South Sudan: Soldiers, armed corruption and audits
In its efforts to fight corruption, the South Sudanese government has come up with an ambitious plan to audit all government institutions. But the country’s informal traders have suggested that it might be an impossible task.
“We are soon to hold audits of all government institutions,” chairman of the anti-corruption office in Central Equatorial state, Mariata Takowa Adoma said.
“The exercise is about to start. It is a measure to fight corruption. Those found guilty will be prosecuted in courts of law.”
He said they had received many complaints on corruption in different departments of the government and were determined to fight it.

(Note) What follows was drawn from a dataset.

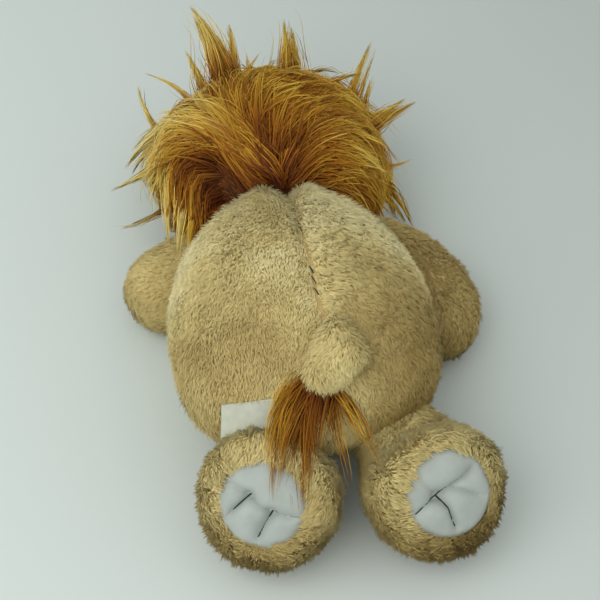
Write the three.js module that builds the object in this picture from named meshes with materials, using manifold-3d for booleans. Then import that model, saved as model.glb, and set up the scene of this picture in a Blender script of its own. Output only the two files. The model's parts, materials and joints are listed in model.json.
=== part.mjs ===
// A plush lion that lies on its front: short-pile panels over fibre filling, a long-pile mane over the back
// of the head, and arms, legs, ears and tail that hinge at their seams.
// Millimetres. +Y runs to the head, +Z is the back, -X is the toy's own left. The ground is z = 0.
import * as THREE from 'three';
import { mergeVertices } from 'three/addons/utils/BufferGeometryUtils.js';
import Module from 'manifold-3d';

const wasm = await Module();
wasm.setup();

// Cloth and clearances
const fit = 0.3; // between pieces that lie on each other
const plush = 3; // short-pile cloth
const pressed = 0.5; // how deep a soft form is pressed flat by the ground
const overrun = 30; // how far a cutting block passes what it cuts
const limbSteps = 4; // turned copies of a limb that clear its way past a neighbour
const bodySides = 32;
const headSides = 20;
const limbSides = 20;
const fineSides = 16;

// Torso
const torsoLength = 196;
const torsoWidth = 175;
const torsoBack = 60; // rise from the widest level to the back
const torsoBelly = 62; // drop from the widest level to the belly
const rumpReach = 123; // from the middle of the rest face to the rump
const seamHeight = 46; // side seams between back and belly
const seamDip = 5; // depth of the drawn-in centre seam at the neck
const torsoSquareness = 2.25;

// Head
const headWidth = 120;
const headLength = 114;
const headBack = 46;
const headFace = 44;
const headOffset = 9; // the head lies a little to the toy's right
const neckOverlap = 10; // how far the head reaches over the end of the torso
const headSeamHeight = 48; // seam between face and mane
const headLie = 60; // height of the head's widest level
const nodAngle = 8; // each way

// Face
const muzzleWidth = 58;
const muzzleLength = 46;
const muzzleDepth = 21;
const noseWidth = 19;
const noseLength = 13;
const noseDepth = 6;
const eyeRadius = 6;
const eyeRise = 4.5;
const eyeSpacingShare = 0.433; // of the head's width
const shankRadius = 1.6;
const shankLength = 9;
const washerRadius = 7;
const washerThickness = 1.4;

// Ears
const earWidth = 36;
const earLength = 30;
const earThickness = 8;
const earRaiseAngle = 8;
const earDropAngle = 18;

// Mane
const maneWidth = 188;
const maneLength = 170;
const maneOffset = 11; // its middle lies this far past the head's, towards the crown
const maneTop = 121; // height above the ground
const maneRim = 46;
const maneClearance = 12; // to the arms as they rise and the head nods
const lockRadius = 11;

// Arms
const armWidth = 62;
const armBack = 24;
const armFront = 26;
const armRaiseAngle = 30;
const armDropAngle = 3;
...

Stephen Ocan, an anti corruption officer, said the government was keen to eliminate incidences of corruption.
“We are a new state. We only got independence last year. Before that we were at war for over a decade. So we cannot be perfect in such a short time,” Ocan said.
we cannot be perfect in such a short time
“There could be some corrupt officers but we are slowly but surely weeding them out.”

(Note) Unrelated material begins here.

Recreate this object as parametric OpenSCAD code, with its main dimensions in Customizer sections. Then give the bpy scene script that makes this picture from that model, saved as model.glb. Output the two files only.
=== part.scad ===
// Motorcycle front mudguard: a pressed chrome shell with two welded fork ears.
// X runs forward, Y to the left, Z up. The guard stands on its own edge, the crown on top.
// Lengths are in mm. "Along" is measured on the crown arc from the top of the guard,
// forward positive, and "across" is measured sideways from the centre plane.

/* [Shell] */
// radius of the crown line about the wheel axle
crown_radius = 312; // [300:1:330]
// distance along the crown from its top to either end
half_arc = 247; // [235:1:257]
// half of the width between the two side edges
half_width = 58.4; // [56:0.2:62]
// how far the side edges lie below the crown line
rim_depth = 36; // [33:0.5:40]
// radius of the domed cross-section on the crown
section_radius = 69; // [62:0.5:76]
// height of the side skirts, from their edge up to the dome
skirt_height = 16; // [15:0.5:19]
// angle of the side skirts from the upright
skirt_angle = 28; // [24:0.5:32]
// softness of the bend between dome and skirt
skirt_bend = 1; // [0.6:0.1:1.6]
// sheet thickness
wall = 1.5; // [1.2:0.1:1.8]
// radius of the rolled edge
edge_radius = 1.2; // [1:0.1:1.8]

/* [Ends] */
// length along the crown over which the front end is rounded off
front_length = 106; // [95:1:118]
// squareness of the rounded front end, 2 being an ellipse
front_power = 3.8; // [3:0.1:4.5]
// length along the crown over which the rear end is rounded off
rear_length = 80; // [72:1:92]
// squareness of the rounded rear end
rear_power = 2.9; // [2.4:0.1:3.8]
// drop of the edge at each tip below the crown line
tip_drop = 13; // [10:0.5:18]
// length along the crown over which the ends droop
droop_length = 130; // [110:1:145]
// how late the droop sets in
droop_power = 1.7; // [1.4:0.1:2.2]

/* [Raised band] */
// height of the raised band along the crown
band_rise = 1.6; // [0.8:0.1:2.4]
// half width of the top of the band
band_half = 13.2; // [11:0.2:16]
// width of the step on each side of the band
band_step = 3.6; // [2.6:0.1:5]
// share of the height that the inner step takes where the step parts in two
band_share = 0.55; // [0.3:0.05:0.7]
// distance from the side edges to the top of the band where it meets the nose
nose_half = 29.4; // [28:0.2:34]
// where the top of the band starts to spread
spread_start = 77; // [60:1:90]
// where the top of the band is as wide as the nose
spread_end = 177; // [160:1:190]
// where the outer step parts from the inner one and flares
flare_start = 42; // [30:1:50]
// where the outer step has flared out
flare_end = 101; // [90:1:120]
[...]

But informal traders allege that corruption is so deeply entrenched in Africa’s newest state that eradicating it may be a mammoth task. “Corruption is rampant in South Sudan,” said Felix Ngada, a taxi driver in the country’s capital, Juba.
Whilst Ngada says he has to “bribe traffic police officers on the roads” every day as it is their habit to “stop drivers and openly ask for bribes” fearlessly, such traffic officers are lately being arrested by the authorities.

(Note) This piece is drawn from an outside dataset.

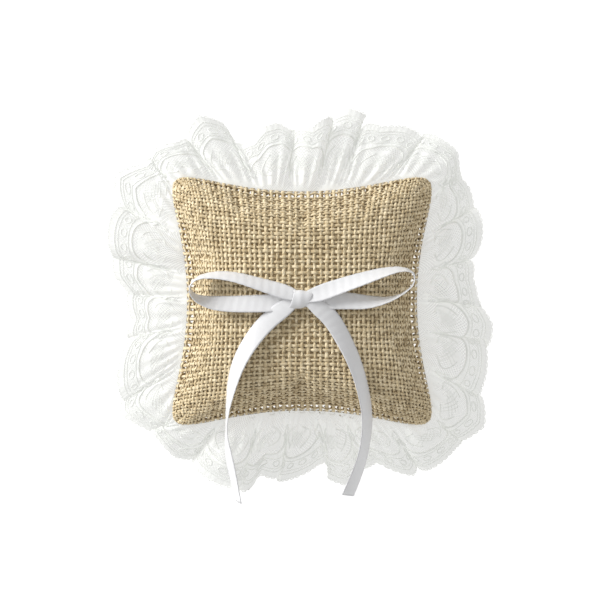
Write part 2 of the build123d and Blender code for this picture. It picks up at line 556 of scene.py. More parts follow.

A Ugandan trader, Charles Kato who spends a lot of time in that country suggests that armed corruption has become part of life in South Sudan, and that those expected to protect civilians are themselves guilty of extortion.
“Like in Uganda, there is corruption in South Sudan. Unfortunately in South Sudan at times policemen and army men use their firearms to rob civilians,” Kato said.
Kato who wondered how the audits could help in fighting corruption said that foreign traders on many occasions were targeted by government security operatives.
“Once they know that you are a foreigner, they waylay you and demand bribes. If you refuse to give them they arrest you and take you to police cells,” he continued.
Some suggested that a number of Ugandan traders were languishing in South Sudanese jails for failing to pay bribes to authorities.